Less than two months after Park’s assassination, Maj Gen Chun Doo-hwan oversaw the country’s second military coup, and a year later ordered troops to shoot at pro-democracy protesters in the southern city of Gwangju, killing hundreds.
Chun was forced to accept direct presidential elections after massive protests in 1987, with Roh Tae-woo, becoming the country’s first democratically elected president.
Young South Koreans would have dismissed as unimaginable a return to the days of the Gwangju massacre – until this week, when the country’s democracy teetered on the brink of collapse, reviving bitter memories among older people of a time of mass arrests and incarceration in “re-education” camps.
“When I first heard the martial law announcement I thought it must be fake,” said Bang Jeeyoung, a 55-year-old youth worker. “I thought that if it was real it would be terrifying, because I remembered the martial law period from my youth.”
But she added: “Rather than damaging Korea’s image, I think this could mark the end of our remaining undemocratic elements. If we overcome this, Korea will emerge as an even stronger democracy. This crisis exposed people who still harbour authoritarian mindsets, including the president himself. It showed us clearly what needs to change, and it has nothing to do with party politics.”

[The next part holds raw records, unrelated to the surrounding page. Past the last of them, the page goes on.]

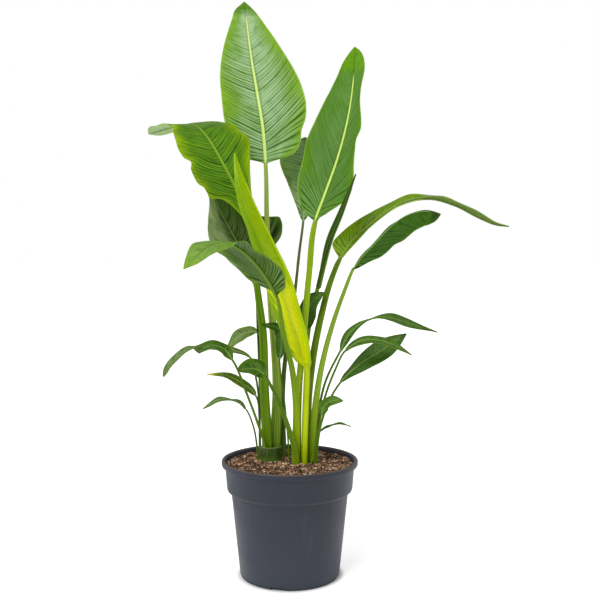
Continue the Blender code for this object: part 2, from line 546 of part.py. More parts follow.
def frames(leaf):
    """Each ring's centre, direction, upper face, and how far along stalk and blade it is."""
    samples, distances, marks = smooth_curve(leaf.stalk + leaf.rib)
    base, tip = marks[len(leaf.stalk) - 1], marks[-1]
    stalk = np.append(0, np.linspace(ROOT_LENGTH, base, leaf.rings[0] - 1))
    blade = base + (tip - base) * blade_shares(leaf)
    faces = np.array(leaf.faces)
    steps = np.linspace(0, 1, len(faces))
    for where in np.append(stalk, blade):
        centre = Vector([np.interp(where, distances, column) for column in samples.T])
        near = min(where + DIRECTION_REACH, tip)
        ahead = Vector([np.interp(near, distances, column) for column in samples.T])
        back = max(where - DIRECTION_REACH, 0)
        behind = Vector([np.interp(back, distances, column) for column in samples.T])
        direction = (ahead - behind).normalized()
        up_stalk = min(where / base, 1)
        up_blade = max((where - base) / (tip - base), 0)
        face = Vector([np.interp(up_blade, steps, column) for column in faces.T])
        face = (face - direction * face.dot(direction)).normalized()
        yield centre, direction, face, up_stalk, up_blade


def stalk_ring(leaf, centre, direction, face, up_stalk, grow=0.0):
    """An oval across the stalk, wider towards the foot."""
    across = direction.cross(face)
    flare = (1 - up_stalk) ** leaf.flare
    half_width = leaf.neck + (leaf.foot[0] - leaf.neck) * flare + grow
    half_depth = leaf.neck + (leaf.foot[1] - leaf.neck) * flare + grow
    ring = []
    for index in range(leaf.sides):
        angle = math.pi - (index + 0.5) * 2 * math.pi / leaf.sides
        ring.append(centre + across * half_width * math.cos(angle)
                    + face * half_depth * math.sin(angle))
    return ring


def swell(along, rounding, taper):
    """Share of the full half width at a share of the blade's length."""
    widest = rounding / (rounding + taper)
    peak = widest ** rounding * (1 - widest) ** taper
    return along ** rounding * (1 - along) ** taper / peak


def half_widths(leaf, up_blade):
    """Half widths of the left and right half at a share of the blade's length."""
    if leaf.edges:
        return [np.interp(up_blade, *zip(*edge)) for edge in leaf.edges]
    return [leaf.half_width * swell(up_blade, *leaf.outline)] * 2


def blade_ring(leaf, centre, direction, face, up_blade):
    """A section across the blade: the upper face from left to right, then the under face."""
    across = direction.cross(face)
    *heights, count = leaf.waves
    rib_thickness = leaf.neck * RIB_DEPTH * (1 - up_blade) + RIB_TIP_THICKNESS
    start, end = (math.radians(angle) for angle in leaf.fold)
    top, bottom = [], []
    shares = [1, 0.5, 0.0] if leaf.sides > 8 else [1, 0.0]
    for side, half_width, height in zip((-1, 1), half_widths(leaf, up_blade), heights):
        least = leaf.neck * (1 - up_blade) + TIP_HALF_WIDTH * up_blade
        width = max(half_width, least)
        rib_width = leaf.neck * (1 - RIB_TIP_NARROWING * up_blade)
        rib_share = min(rib_width / width, RIB_WIDEST_SHARE)
        edge_wave = math.sin(2 * math.pi * (count * up_blade + side * WAVE_OFFSET))
        edge_wave *= height * math.sin(math.pi * up_blade)
        for share in (shares if side < 0 else shares[::-1]):
            is_rib = share == 0.0
            share = max(share, rib_share)
            lean = start + (end - start) * share
            mean = start + (end - start) * share / 2
            out = side * width * share * math.cos(mean)
            rise = width * share * math.sin(mean) + edge_wave * share ** 2
            normal = across * (-side * math.sin(lean)) + face * math.cos(lean)
            middle = centre + across * out + face * rise
            below = rib_thickness if is_rib else BLADE_THICKNESS / 2
            top.append(middle + normal * BLADE_THICKNESS / 2)
            bottom.append(middle - normal * below)
    return top + bottom[::-1]


def leaf_rings(leaf):
    """All rings of a leaf, with the stalk's oval turning into the blade at its base."""
    rings = []
    for centre, direction, face, up_stalk, up_blade in frames(leaf):
        ring = stalk_ring(leaf, centre, direction, face, up_stalk)
        if up_blade > 0:
            blend = min(up_blade / BASE_BLEND, 1)
            blend = blend * blend * (3 - 2 * blend)
            blade = blade_ring(leaf, centre, direction, face, up_blade)
            ring = [round_point.lerp(flat_point, blend)
                    for round_point, flat_point in zip(ring, blade)]
        rings.append(ring)
    return rings


def make_leaf(leaf):
    return object_from(leaf.name, lofted(leaf_rings(leaf)), finish(leaf.name, leaf.colour, 0.4))


def hole_rings(leaf):
    """The straight root of a stalk, in and just above the peat, with a clear gap all round."""
    rings = []
    for centre, direction, face, up_stalk, _ in list(frames(leaf))[:2]:
        if not rings:
            centre = centre - direction * CLEARANCE
        rings.append(stalk_ring(leaf, centre, direction, face, up_stalk, CLEARANCE))
    return rings


# Cut sheath: the stub of an old leaf base that was cut off round the front of one clump
def sheath_rings(grow=0.0):
    """Upright rectangles through the sheath's wall, one for each step round its arc."""
    rings = []
    first, last = (math.radians(angle) for angle in SHEATH_ARC)
    overrun = grow / SHEATH_RADII[0]
    half_wall = SHEATH_WALL / 2 + grow
    for step in range(SHEATH_STEPS + 1):
        angle = first + (last - first) * step / SHEATH_STEPS
        if step == 0:
            angle -= overrun
        if step == SHEATH_STEPS:
            angle += overrun
        outward = Vector((math.cos(angle), math.sin(angle), 0))
        middle = Vector((
            SHEATH_CENTRE[0] + SHEATH_RADII[0] * outward.x,
            SHEATH_CENTRE[1] + SHEATH_RADII[1] * outward.y, 0))
        low = Vector((0, 0, SHEATH_FOOT - grow))
        high = Vector((0, 0, SHEATH_TOP))
        rings.append([
            middle + outward * half_wall + low,
            middle + outward * half_wall + high,
            middle - outward * half_wall + high,
            middle - outward * half_wall + low,
        ])
    return rings


# Peat: it fills the pot to just under the lip, lumpy and a little mounded
def make_peat():
    wall = inside_profile(CLEARANCE, PEAT_EDGE_HEIGHT)
    edge_radius = wall[0][0]
    surface = []
    for ring in range(PEAT_RINGS):
        share = ring / PEAT_RINGS
        rise = PEAT_MOUND * (1 - math.cos(math.pi * share)) / 2
        surface.append((edge_radius * (1 - share), PEAT_EDGE_HEIGHT + rise))
    surface.append((0.0, PEAT_EDGE_HEIGHT + PEAT_MOUND))
    builder = turned(surface[::-1] + wall[1:])
    for point in builder.verts:
        radius = math.hypot(point.co.x, point.co.y)
        if point.co.z > PEAT_EDGE_HEIGHT and radius < edge_radius - PEAT_PLAIN_EDGE:
            point.co.z += PEAT_LUMP * noise.noise(point.co / PEAT_LUMP_SPACING)
    bmesh.ops.triangulate(builder, faces=builder.faces)
    peat = object_from("peat", builder, finish("peat", PEAT_BROWN, 0.95))
    holes = bmesh.new()
    for leaf in LEAVES:
        add_loft(holes, hole_rings(leaf))
    add_loft(holes, sheath_rings(CLEARANCE))
    bmesh.ops.recalc_face_normals(holes, faces=holes.faces)
    cut(peat, holes)
    return peat


clear_scene()
make_pot()
make_peat()
object_from("cut_sheath", lofted(sheath_rings()), finish("cut_sheath", DARK_GREEN, 0.5))
for plant_leaf in LEAVES:
    make_leaf(plant_leaf)
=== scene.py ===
import math
from dataclasses import dataclass

import bpy
import numpy as np
from mathutils import Matrix, Vector, noise


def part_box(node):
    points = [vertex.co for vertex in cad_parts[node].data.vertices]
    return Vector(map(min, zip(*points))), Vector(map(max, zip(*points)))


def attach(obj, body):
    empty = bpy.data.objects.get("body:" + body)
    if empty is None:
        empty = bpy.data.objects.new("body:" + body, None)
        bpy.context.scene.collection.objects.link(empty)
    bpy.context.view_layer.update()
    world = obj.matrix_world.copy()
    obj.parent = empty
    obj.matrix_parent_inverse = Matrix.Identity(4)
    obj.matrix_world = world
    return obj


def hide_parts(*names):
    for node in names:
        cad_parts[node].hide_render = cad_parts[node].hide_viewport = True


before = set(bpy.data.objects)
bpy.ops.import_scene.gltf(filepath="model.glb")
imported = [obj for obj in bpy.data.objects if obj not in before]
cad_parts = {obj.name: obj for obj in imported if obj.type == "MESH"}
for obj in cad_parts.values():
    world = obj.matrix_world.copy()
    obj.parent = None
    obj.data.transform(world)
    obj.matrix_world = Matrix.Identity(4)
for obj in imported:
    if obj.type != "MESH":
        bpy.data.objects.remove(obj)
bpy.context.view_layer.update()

bpy.ops.object.select_all(action="DESELECT")


# Pot: one injection-moulded polypropylene shell in dull anthracite. A rolled lip stiffens the
# wide collar, the step under it lets pots nest, and notches in the foot ring let water out.
POT_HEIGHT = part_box("pot")[1].z
RIM_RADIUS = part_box("pot")[1].x
COLLAR_RADIUS = 0.115
COLLAR_FOOT_RADIUS = 0.1105
BODY_TOP_RADIUS = 0.103
BASE_RADIUS = 0.0875
LIP_HEIGHT = 0.010
COLLAR_FOOT = 0.1555
BODY_TOP = 0.1485
WALL = 0.002
FOOT_HEIGHT = 0.005
FOOT_RING_WIDTH = 0.008
HUB_RADIUS = 0.030
NOTCH_COUNT = 4
NOTCH_LENGTH = 0.020
NOTCH_WIDTH = 0.025
NOTCH_HEIGHT = 0.0048
NOTCH_FIRST_ANGLE = math.radians(-103)
POT_SEGMENTS = 160
EDGE_ROUNDING = 0.0006
ROUNDED_ANGLE = math.radians(14)
POT_SHARP_ANGLE = 24


def wall_radius(height):
    """Outside radius of the pot's wall at a height, between the foot and the lip."""
    if height >= COLLAR_FOOT:
        share = (height - COLLAR_FOOT) / (POT_HEIGHT - COLLAR_FOOT)
        return COLLAR_FOOT_RADIUS + (COLLAR_RADIUS - COLLAR_FOOT_RADIUS) * share
    if height >= BODY_TOP:
        share = (height - BODY_TOP) / (COLLAR_FOOT - BODY_TOP)
        return BODY_TOP_RADIUS + (COLLAR_FOOT_RADIUS - BODY_TOP_RADIUS) * share
    return BASE_RADIUS + (BODY_TOP_RADIUS - BASE_RADIUS) * height / BODY_TOP


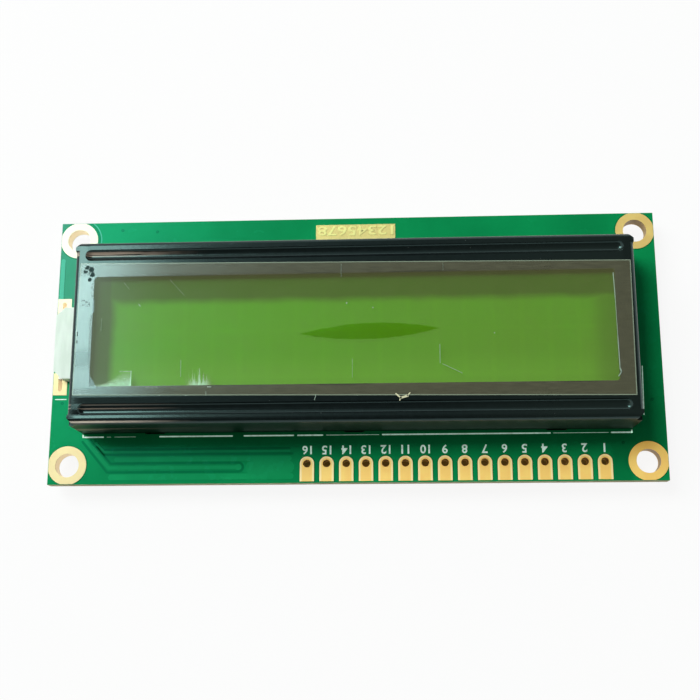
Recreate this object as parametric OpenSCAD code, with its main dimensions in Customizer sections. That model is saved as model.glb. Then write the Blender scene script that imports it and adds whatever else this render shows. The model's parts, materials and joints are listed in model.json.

A day before the expected impeachment vote, South Korea appeared to be pulling back from the brink, with reports of moves by Yoon’s party to remove him just a day after they said they would support him, while organisers predicted as many as 200,000 people would turn out in protests across the country.
As rumours swirled that Yoon could be about to impose martial law again, the leader of his People Power party [PPP], Han Dong-hoon, called for the president’s immediate suspension, warning that he could “put the Republic of Korea and its citizens in great danger”.
On Saturday, South Korea’s MPs – most of all the 108 lawmakers in Yoon’s party – face a stark choice: embrace the will of the people, or retreat into South Korea’s dark past.